End of June this year - the oats are almost at
the top of the fence level and the fence is about
a metre high
... and were almost a foot tall.  Now, in mid-July they are nearly as high as the 1.0 mtr high fence.

RMan has been toddling out and harvesting an armful for the alpacas every second day.  Giving them a taster, so to speak.

But, it wasn't only the alpaca's who are enjoying the crop...
The birds - mainly weavers - enjoying their
early morning breakfast
... the birds too are have a field day bwahahahaha
Some birds you can see - and there are birds
further down that aren't  visible.
I'm amazed that the oat stalks are strong enough to hold up a bird, or two or three.  We don't begrudge them their seed meals - there is more than enough to go around.
Temporary dry storage for the small amount of
 oats that were harvested by sickle yesterday
We were told that the ideal time to harvest the oats for fodder is when the seeds give off a milky substance when they are crushed, as that is when the nutrition is at it's highest.  That time is now.  So, yesterday, with the assistance of a sickle, the start of the oat harvest proceeded.

Methinks we will need to sort out some sort of "barn" to store the oats in until next winter.  RMan and I have a couple of inexpensive ideas - more on that as it transpires.
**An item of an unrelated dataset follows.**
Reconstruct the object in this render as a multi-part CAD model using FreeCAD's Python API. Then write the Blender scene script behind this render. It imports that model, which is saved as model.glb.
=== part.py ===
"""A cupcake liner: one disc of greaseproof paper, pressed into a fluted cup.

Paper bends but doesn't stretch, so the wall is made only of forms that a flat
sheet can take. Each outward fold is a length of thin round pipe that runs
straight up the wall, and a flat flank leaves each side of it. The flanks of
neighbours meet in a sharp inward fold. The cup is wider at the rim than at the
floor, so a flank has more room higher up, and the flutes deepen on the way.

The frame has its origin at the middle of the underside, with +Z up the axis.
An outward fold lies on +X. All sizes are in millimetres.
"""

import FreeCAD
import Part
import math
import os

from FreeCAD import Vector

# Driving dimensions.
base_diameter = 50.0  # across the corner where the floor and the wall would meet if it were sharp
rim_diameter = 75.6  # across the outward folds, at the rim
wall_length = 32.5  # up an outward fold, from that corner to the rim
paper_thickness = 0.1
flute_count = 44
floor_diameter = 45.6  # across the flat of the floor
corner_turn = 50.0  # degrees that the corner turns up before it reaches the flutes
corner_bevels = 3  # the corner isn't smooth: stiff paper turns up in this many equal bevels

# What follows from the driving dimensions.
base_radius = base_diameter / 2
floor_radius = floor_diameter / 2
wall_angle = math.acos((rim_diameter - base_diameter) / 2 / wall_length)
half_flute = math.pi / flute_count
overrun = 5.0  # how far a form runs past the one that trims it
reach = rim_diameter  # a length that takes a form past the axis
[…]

There is great excitement all round.  Certainly for the next year the alpaca's oats fodder is sorted.  It feels so incredibly good to be more self-reliant and self-sufficient in that regard.


Dawn McHugh said...

Growing our own animal feeds is something that is on our list, perhaps next year the plan may be put into action, its great news that you had success with it this year :-)

Dani said...

Dawn - Don't know what your feed costs are, but any saving we can make in that regard is a bonus. Plus it relieves us of the worry that the alpacas may be experiencing short shrift in their grazing.

Quinn said...

Do you have to do anything to clean or dehusk the oats before feeding them? The oats I buy are always labelled "triple cleaned" or something similar, unlike any other grain I buy for feed, so I wondered if there is some kind of processing that is actually necessary. Looking forward to your harvesting/storage/feeding adventure! If I could grow the goats' feed, I'd be spending a LOT less.

Dani said...

Quinn - Not that I am aware of, nor read. We just give the whole ruddy plant to them - minus the roots of course. Those we're leaving in the ground to add "matter" to the soil for next year ;)

Chickpea said...

Oh well done, must be a wonderful feeling seeing the field full of healthy plants. I have been reading some of your earliest posts, you have come so far!

Dani said...

Chickpea - It is very satisfying to have successfully grown some fodder for the pacas. Yeah, come to think of it we have come a long way, haven't we :) From bumbling novices we are slowly getting where we want to be. It's an ongoing process, but when something like this happens, it makes the bumbling all worthwhile :)

1st Man said...

How cool is that? Congrats, self sufficiency at its best! We've been toying with the idea of starting to clear (this Fall) a section of our property for "future" animal needs after we found out that several acres used to be (just about 15 years ago) flat smooth pastureland. We'd like to get that back. Your property inspires us.

Keep up the good work!

Dani said...

1st Man - You would not believe the rush when you are able to feed your animals from your land. Can actually see you and 2nd Man with alpaca's too :)

Thanks for your encouragement and very kind words.

Harry Flashman said...

Looks like you folks are cooking with gas! Everything seems to be working out the way you planned. I always like looking at your pictures, you can see so far out to the horizon. I'm shut in by the forest unless I go up slope to a place where there are granite outcroppings and no trees to block the view.

Dani said...

Harry - Not only gas, but solar too bwahaha

Yeah, as much as I like forested areas / woodlands, I think I would feel a bit claustrophobic living within one. I, too, like having some lebensraum.